At the heart of this new edition of Hildebrand’s 1933 treatise is a recognition that only through participation in the liturgy for the sake of recognising the liturgy has having a value unto itself are individuals able to be drawn towards the greatness of personality that they aspire to.
This simple recognition is, however, contrary to the stated maxim of contemporary society wherein ‘personality’ is inward focused, derived from something innate to the individual, rather than something that is gained only through an individual coming to realise that true value for the sake of the value lies beyond the individual, lies with the Utterly Transcendent that we name as God. In order to be a truly great personality, with ‘great’ used in its classical formulation of grand or large or superlative, an individual must recognise within themselves the utterly impossibility of achieving that greatness of personality – something we are all called to – by our own efforts.

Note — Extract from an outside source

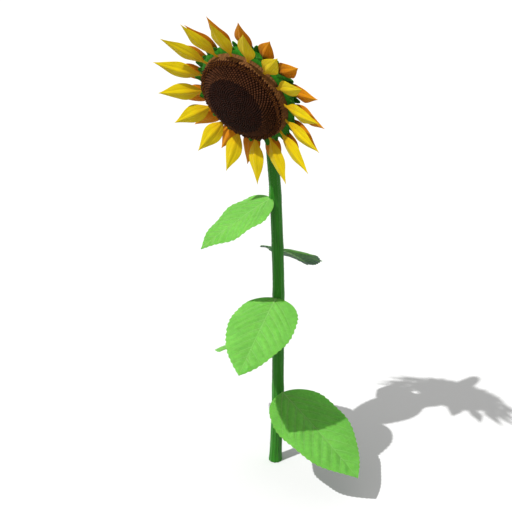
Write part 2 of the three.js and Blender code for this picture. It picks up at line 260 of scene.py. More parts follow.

There is much in Hildebrand’s thesis that bears significantly on the Church and the world of today, and reading a philosophical treatise such as this, though it is certainly tough terrain to traverse at times, is a powerful reminder for the individual to seek true value for the sake of the true value itself, not for what the individual can gain from the true value. Only when the individual does this can true greatness of personality be achieved – and then through no effort of our own.
As I mentioned, tough going at various points, but I suspect that could be more to do with my philosophical rustiness than with the content of the work.